*CHALLENGE*
Everything from the line with "# fourth pocket: three-wing and cross tips" through the line with "for node in" should be repeated exactly, both of those lines included, and nothing else.

*SOURCE DATA*
┄┄┄┄┄┄

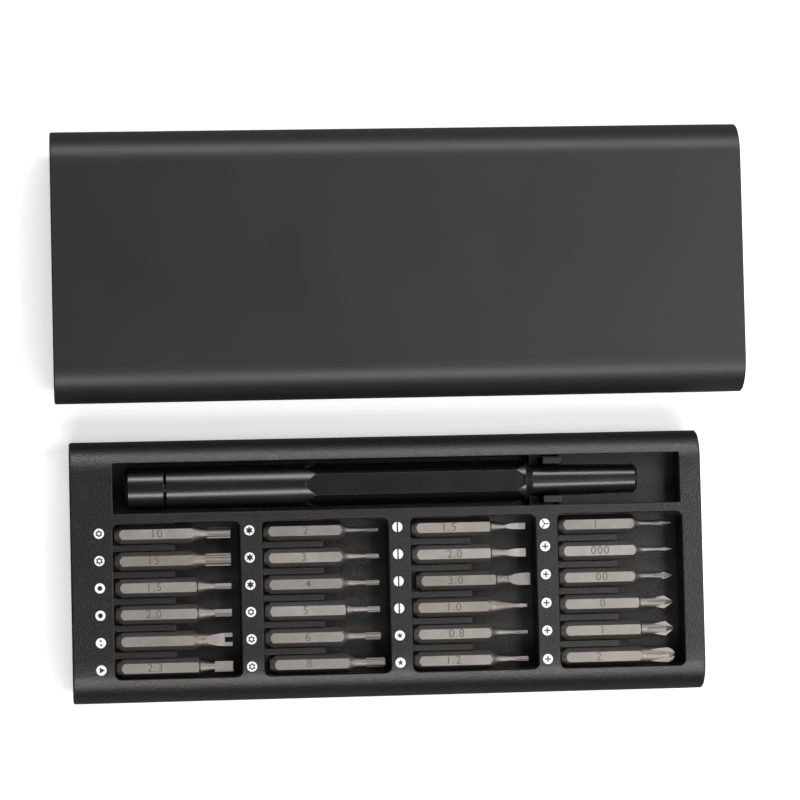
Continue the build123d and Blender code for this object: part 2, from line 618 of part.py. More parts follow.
bearing_left = CAP_RIGHT - BEARING_LENGTH
axle_head_right = bearing_left - AXLE_END_GAP
axle_head_left = axle_head_right - AXLE_HEAD_LENGTH
cavity_left = axle_head_left - CAP_CAVITY_GAP
with BuildPart() as handle_cap:
    with BuildSketch(along_section(HANDLE_Y, HANDLE_Z)):
        with BuildLine():
            Polyline(
                (HANDLE_LEFT + CAP_DISH_DEPTH, 0),
                (HANDLE_LEFT, HANDLE_RADIUS - CAP_DISH_RIM),
                (HANDLE_LEFT, HANDLE_RADIUS - CAP_RIM),
                (HANDLE_LEFT + CAP_RIM, HANDLE_RADIUS),
                (CAP_RIGHT - HANDLE_EDGE, HANDLE_RADIUS),
                (CAP_RIGHT, HANDLE_RADIUS - HANDLE_EDGE),
                (CAP_RIGHT, BEARING_RADIUS + SCREW_GAP),
                (cavity_left, BEARING_RADIUS + SCREW_GAP),
                (cavity_left, 0),
                close=True,
            )
        make_face()
    revolve(axis=Axis((0, HANDLE_Y, HANDLE_Z), (1, 0, 0)))
keep(handle_cap.part, "handle_cap")

with BuildPart() as cap_bearing:
    with BuildSketch(cross_section(bearing_left, HANDLE_Y, HANDLE_Z)):
        Circle(BEARING_RADIUS)
        Circle(AXLE_RADIUS + RUNNING_GAP, mode=Mode.SUBTRACT)
    extrude(amount=CAP_RIGHT - bearing_left)
keep(cap_bearing.part, "cap_bearing")

with BuildPart() as cap_axle:
    with BuildSketch(along_section(HANDLE_Y, HANDLE_Z)):
        with BuildLine():
            Polyline(
                (axle_head_left, 0),
                (axle_head_left, AXLE_HEAD_RADIUS),
                (axle_head_right, AXLE_HEAD_RADIUS),
                (axle_head_right, AXLE_RADIUS),
                (BODY_LEFT + AXLE_REACH, AXLE_RADIUS),
                (BODY_LEFT + AXLE_REACH, 0),
                close=True,
            )
        make_face()
    revolve(axis=Axis((0, HANDLE_Y, HANDLE_Z), (1, 0, 0)))
keep(cap_axle.part, "cap_axle")


# ---------------------------------------------------------------- bits
# Along a bit, x runs from the rear of its hex shank (0) to the tip (BIT_LENGTH).
# The shank's turned outline lies just outside the hex's corners.
SHANK_RADIUS = 2.35
BLADE_ROOT_REACH = 0.2
BLADE_LAND = 0.3
RAMP_BEND = 0.35
RAMP_ROOT_SHARE = 0.35
RAMP_TIP_SHARE = 0.3
FIVE_LOBE_CORE = 0.7
FIVE_LOBE_CENTRE = 0.66
FIVE_LOBE_RADIUS = 0.34
WING_CORE = 0.2
FORK_RADIUS = 1.62
FORK_THICKNESS = 1.0
FORK_LENGTH = 6.4
FORK_NOTCH_DEPTH = 1.8
FORK_NOTCH_WIDTH = 1.25
LOBE_FLUTE_CENTRE = 1.18
LOBE_FLUTE_RADIUS = 0.46
FLUTE_TILT = 14.0
FLUTE_LEAD = 0.5


def lobe_section(radius, hole_radius=0.0):
    """Six rounded points with hollow flutes between them, with or without a centre hole."""
    Circle(radius)
    with PolarLocations(LOBE_FLUTE_CENTRE * radius, 6, start_angle=30):
        Circle(LOBE_FLUTE_RADIUS * radius, mode=Mode.SUBTRACT)
    if hole_radius:
        Circle(hole_radius, mode=Mode.SUBTRACT)


def five_lobe_section(radius):
    """A round core with five round lobes."""
    Circle(FIVE_LOBE_CORE * radius)
    with PolarLocations(FIVE_LOBE_CENTRE * radius, 5, start_angle=90):
        Circle(FIVE_LOBE_RADIUS * radius)


def polygon_section(across_flats, sides):
    """A regular polygon with one flat on top."""
    RegularPolygon(radius=across_flats / 2, side_count=sides, major_radius=False, rotation=30)


def cut_blade_flats(tip_x, y, thickness, length, root):
    """Grind a flat blade: one hollow ramp above and one below, from the neck's radius root."""
    start = tip_x - length
    land = tip_x - BLADE_LAND * length
    bend = start + RAMP_BEND * length
    bend_height = RAMP_ROOT_SHARE * root + RAMP_TIP_SHARE * thickness
    for side in (1, -1):
        with BuildSketch(along_section(y, BIT_Z)) as waste:
            with BuildLine():
                ramp = Bezier(
                    (start, side * root),
                    (bend, side * bend_height),
                    (land, side * thickness / 2),
                )
                Polyline(
                    ramp @ 1,
                    (tip_x + CUT_OVERRUN, side * thickness / 2),
                    (tip_x + CUT_OVERRUN, side * SHANK_RADIUS),
                    (start, side * SHANK_RADIUS),
                    ramp @ 0,
                )
            make_face()
        extrude(waste.sketch, amount=SHANK_RADIUS, both=True, mode=Mode.SUBTRACT)


def cut_flutes(tip_x, y, wings, core, length):
    """Cut the V-shaped flutes between the wings of a cross or three-wing tip."""
    half_angle = radians(180 / wings)
    width = SHANK_RADIUS
    back = cos(radians(FLUTE_TILT))
    out = sin(radians(FLUTE_TILT))
    for wing in range(wings):
        turn = half_angle * (2 * wing + 1) + radians(90)
        flute_plane = Plane(
            origin=(tip_x, y, BIT_Z),
            x_dir=(0, -sin(turn), cos(turn)),
            z_dir=(-back, out * cos(turn), out * sin(turn)),
        )
        with BuildSketch(flute_plane.offset(-FLUTE_LEAD)) as waste:
            with BuildLine():
                Polyline(
                    (0, core),
                    (width, core + width / tan(half_angle)),
                    (-width, core + width / tan(half_angle)),
                    close=True,
                )
            make_face()
        extrude(waste.sketch, amount=length + FLUTE_LEAD, mode=Mode.SUBTRACT)


def make_bit(node, column, row, shoulder, neck, section=None, finish=None, shift=0.0):
    """One bit: a hex shank with a tapered rear, a curved shoulder, a neck and a drive tip.

    shoulder is where the hex starts to round off; neck is a list of (x, radius) points.
    """
    rear_x = pocket_lefts[column] + BIT_REAR_GAP + shift
    y = bit_ys[row]
    neck_start, neck_radius = neck[0]
    neck_end = neck[-1][0]
    reach = 0.5 * (neck_start - shoulder)
    with BuildPart() as bit:
        with BuildSketch(cross_section(rear_x, y, BIT_Z)):
            RegularPolygon(radius=bit_corner_radius, side_count=6)
        extrude(amount=neck_end)
        with BuildSketch(Plane(origin=(rear_x, y, BIT_Z), x_dir=(1, 0, 0), z_dir=(0, -1, 0))):
            with BuildLine():
                rear = Polyline(
                    (0, 0), (0, BIT_REAR_RADIUS), (BIT_REAR_TAPER, SHANK_RADIUS), (shoulder, SHANK_RADIUS)
                )
                Bezier(
                    rear @ 1,
                    (shoulder + reach, SHANK_RADIUS),
                    (neck_start - reach, neck_radius),
                    (neck_start, neck_radius),
                )
                Polyline(*neck, (neck_end, 0), (0, 0))
            make_face()
        revolve(axis=Axis((rear_x, y, BIT_Z), (1, 0, 0)), mode=Mode.INTERSECT)
        if section:
            with BuildSketch(cross_section(rear_x + neck_end, y, BIT_Z)):
                section()
            extrude(amount=BIT_LENGTH - neck_end)
        if finish:
            finish(rear_x + BIT_LENGTH, y)
    keep(bit.part, node)


def make_lobe_bit(node, column, row, shoulder, neck, radius, hole=0.0, shift=0.0):
    """A six-lobe bit; the larger ones have a hole for a centre pin."""
    make_bit(node, column, row, shoulder, neck, lambda: lobe_section(radius, hole), shift=shift)


def make_blade_bit(node, column, row, shoulder, neck, thickness, length, shift=0.0):
    """A flat blade ground on the end of a round neck."""
    blade_start = BIT_LENGTH - length
    root = max(radius for x, radius in neck if x >= blade_start - BLADE_ROOT_REACH)
    make_bit(
        node,
        column,
        row,
        shoulder,
        neck,
        finish=lambda tip_x, y: cut_blade_flats(tip_x, y, thickness, length, root),
        shift=shift,
    )


def make_wing_bit(node, column, row, shoulder, neck, wings):
    """A cross or three-wing bit: a flared point with V-shaped flutes."""
    point_radius = max(radius for x, radius in neck)
    point_length = BIT_LENGTH - neck[1][0]
    core = WING_CORE * point_radius
    make_bit(
        node,
        column,
        row,
        shoulder,
        neck,
        finish=lambda tip_x, y: cut_flutes(tip_x, y, wings, core, point_length),
    )


def cut_fork(tip_x, y):
    """A flat blade with a square notch in its end."""
    cut_blade_flats(tip_x, y, FORK_THICKNESS, FORK_LENGTH, FORK_RADIUS)
    with BuildSketch(Plane.XY.offset(BIT_Z)) as notch:
        with Locations((tip_x - FORK_NOTCH_DEPTH / 2, y)):
            Rectangle(FORK_NOTCH_DEPTH, FORK_NOTCH_WIDTH)
    extrude(notch.sketch, amount=SHANK_RADIUS, both=True, mode=Mode.SUBTRACT)


# first pocket: pinned lobes, hex keys, fork and triangle
make_lobe_bit("bit_lobe_pin_27", 0, 0, 16.6, [(21.7, 1.24), (22.0, 1.24)], 1.24, hole=0.5)
make_lobe_bit("bit_lobe_pin_32", 0, 1, 16.6, [(21.2, 1.48), (21.5, 1.48)], 1.48, hole=0.6)
make_bit(
    "bit_hex_15",
    0,
    2,
    18.8,
    [(19.9, 1.5), (21.0, 1.18), (22.4, 0.9), (23.6, 0.8)],
    lambda: polygon_section(1.35, 6),
)
make_bit(
    "bit_hex_20",
    0,
    3,
    18.8,
    [(19.9, 1.6), (21.2, 1.35), (22.4, 1.12), (23.4, 1.0)],
    lambda: polygon_section(1.75, 6),
)
make_bit(
    "bit_fork",
    0,
    4,
    17.4,
    [(20.2, FORK_RADIUS), (BIT_LENGTH, FORK_RADIUS)],
    finish=cut_fork,
)
make_bit(
    "bit_triangle",
    0,
    5,
    19.0,
    [(20.0, 1.5), (21.2, 1.25), (22.4, 1.05), (23.2, 1.0)],
    lambda: polygon_section(1.44, 3),
)

# second pocket: small lobes, the last two pinned
make_lobe_bit("bit_lobe_09", 1, 0, 17.2, [(21.0, 0.7), (24.4, 0.47)], 0.45)
make_lobe_bit("bit_lobe_10", 1, 1, 17.2, [(21.0, 0.76), (24.4, 0.53)], 0.51)
make_lobe_bit("bit_lobe_12", 1, 2, 17.2, [(21.0, 0.84), (24.2, 0.6)], 0.58)
make_lobe_bit("bit_lobe_14", 1, 3, 18.8, [(19.8, 1.25), (21.2, 0.8), (24.4, 0.7)], 0.68)
make_lobe_bit("bit_lobe_pin_16", 1, 4, 17.2, [(20.9, 0.98), (23.8, 0.85)], 0.82, hole=0.27)
make_lobe_bit("bit_lobe_pin_22", 1, 5, 17.4, [(21.4, 1.15), (23.0, 1.1)], 1.1, hole=0.4, shift=0.9)

# third pocket: slotted blades and five-lobe tips
make_blade_bit(
    "bit_slot_15", 2, 0, 18.5, [(19.4, 1.35), (20.8, 0.95), (22.4, 0.78), (BIT_LENGTH, 0.76)], 0.3, 5.2
)
make_blade_bit(
    "bit_slot_20", 2, 1, 18.5, [(19.4, 1.45), (20.8, 1.15), (22.4, 1.0), (BIT_LENGTH, 1.0)], 0.4, 5.2
)
make_blade_bit(
    "bit_slot_30",
    2,
    2,
    18.7,
    [(19.6, 1.5), (20.8, 1.22), (21.8, 1.2), (23.6, 1.46), (BIT_LENGTH, 1.48)],
    0.55,
    5.8,
    shift=0.9,
)
make_blade_bit(
    "bit_slot_10",
    2,
    3,
    16.8,
    [(19.8, 1.78), (21.5, 1.36), (23.4, 0.92), (25.4, 0.56), (BIT_LENGTH, 0.36)],
    0.25,
    2.6,
)
make_bit("bit_five_lobe_08", 2, 4, 17.2, [(21.0, 0.74), (24.2, 0.48)], lambda: five_lobe_section(0.45))
make_bit("bit_five_lobe_12", 2, 5, 17.2, [(21.2, 0.84), (24.2, 0.62)], lambda: five_lobe_section(0.6))

# fourth pocket: three-wing and cross tips
make_wing_bit("bit_tri_wing", 3, 0, 16.9, [(20.8, 0.66), (22.2, 0.62), (24.8, 0.9), (BIT_LENGTH, 0.12)], 3)
make_wing_bit("bit_cross_000", 3, 1, 17.3, [(21.0, 0.56), (24.2, 0.42), (25.9, 0.54), (BIT_LENGTH, 0.1)], 4)
make_wing_bit("bit_cross_00", 3, 2, 16.9, [(20.7, 0.66), (22.5, 0.6), (25.3, 0.98), (BIT_LENGTH, 0.12)], 4)
make_wing_bit(
    "bit_cross_0", 3, 3, 18.6, [(19.6, 1.45), (21.0, 1.3), (22.2, 1.38), (25.2, 1.66), (BIT_LENGTH, 0.2)], 4
)
make_wing_bit(
    "bit_cross_1", 3, 4, 18.8, [(19.8, 1.6), (20.9, 1.46), (22.0, 1.58), (25.4, 1.84), (BIT_LENGTH, 0.24)], 4
)
make_wing_bit(
    "bit_cross_2", 3, 5, 18.2, [(20.2, 1.92), (21.4, 1.9), (25.9, 1.86), (27.0, 1.3), (BIT_LENGTH, 0.6)], 4
)
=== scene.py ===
"""Looks for the precision screwdriver set: materials, printed icons, etched sizes, studio."""
import json
import math
import random

import bmesh
import bpy
from mathutils import Matrix, Vector


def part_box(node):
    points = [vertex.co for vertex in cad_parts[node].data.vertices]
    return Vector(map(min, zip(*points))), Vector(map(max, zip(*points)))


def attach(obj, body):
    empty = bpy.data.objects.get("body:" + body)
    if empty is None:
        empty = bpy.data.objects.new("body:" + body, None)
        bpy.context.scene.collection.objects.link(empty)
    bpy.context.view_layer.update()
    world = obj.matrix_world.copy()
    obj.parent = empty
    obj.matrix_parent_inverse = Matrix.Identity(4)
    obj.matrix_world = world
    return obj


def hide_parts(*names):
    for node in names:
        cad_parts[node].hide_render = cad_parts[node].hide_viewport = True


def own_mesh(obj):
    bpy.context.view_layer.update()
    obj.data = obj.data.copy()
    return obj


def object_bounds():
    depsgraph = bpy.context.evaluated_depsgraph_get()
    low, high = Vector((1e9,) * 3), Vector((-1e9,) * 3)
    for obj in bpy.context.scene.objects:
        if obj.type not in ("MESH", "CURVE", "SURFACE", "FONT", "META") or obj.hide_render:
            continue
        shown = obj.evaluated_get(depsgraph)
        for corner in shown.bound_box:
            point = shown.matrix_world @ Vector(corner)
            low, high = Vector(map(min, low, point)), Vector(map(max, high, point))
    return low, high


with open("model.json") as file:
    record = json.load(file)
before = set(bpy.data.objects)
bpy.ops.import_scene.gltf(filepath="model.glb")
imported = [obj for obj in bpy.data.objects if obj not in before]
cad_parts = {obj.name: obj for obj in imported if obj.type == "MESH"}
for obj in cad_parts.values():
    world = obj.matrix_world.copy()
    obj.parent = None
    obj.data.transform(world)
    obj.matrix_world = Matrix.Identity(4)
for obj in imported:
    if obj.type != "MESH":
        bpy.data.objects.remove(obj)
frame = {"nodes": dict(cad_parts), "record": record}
cad_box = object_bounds()

MM = 0.001
NODES = frame["nodes"]
DICE_SEED = 24
dice = random.Random(DICE_SEED)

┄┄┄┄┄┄

*EXERCISE RESPONSE*
# fourth pocket: three-wing and cross tips
make_wing_bit("bit_tri_wing", 3, 0, 16.9, [(20.8, 0.66), (22.2, 0.62), (24.8, 0.9), (BIT_LENGTH, 0.12)], 3)
make_wing_bit("bit_cross_000", 3, 1, 17.3, [(21.0, 0.56), (24.2, 0.42), (25.9, 0.54), (BIT_LENGTH, 0.1)], 4)
make_wing_bit("bit_cross_00", 3, 2, 16.9, [(20.7, 0.66), (22.5, 0.6), (25.3, 0.98), (BIT_LENGTH, 0.12)], 4)
make_wing_bit(
    "bit_cross_0", 3, 3, 18.6, [(19.6, 1.45), (21.0, 1.3), (22.2, 1.38), (25.2, 1.66), (BIT_LENGTH, 0.2)], 4
)
make_wing_bit(
    "bit_cross_1", 3, 4, 18.8, [(19.8, 1.6), (20.9, 1.46), (22.0, 1.58), (25.4, 1.84), (BIT_LENGTH, 0.24)], 4
)
make_wing_bit(
    "bit_cross_2", 3, 5, 18.2, [(20.2, 1.92), (21.4, 1.9), (25.9, 1.86), (27.0, 1.3), (BIT_LENGTH, 0.6)], 4
)
=== scene.py ===
"""Looks for the precision screwdriver set: materials, printed icons, etched sizes, studio."""
import json
import math
import random

import bmesh
import bpy
from mathutils import Matrix, Vector


def part_box(node):
    points = [vertex.co for vertex in cad_parts[node].data.vertices]
    return Vector(map(min, zip(*points))), Vector(map(max, zip(*points)))


def attach(obj, body):
    empty = bpy.data.objects.get("body:" + body)
    if empty is None:
        empty = bpy.data.objects.new("body:" + body, None)
        bpy.context.scene.collection.objects.link(empty)
    bpy.context.view_layer.update()
    world = obj.matrix_world.copy()
    obj.parent = empty
    obj.matrix_parent_inverse = Matrix.Identity(4)
    obj.matrix_world = world
    return obj


def hide_parts(*names):
    for node in names:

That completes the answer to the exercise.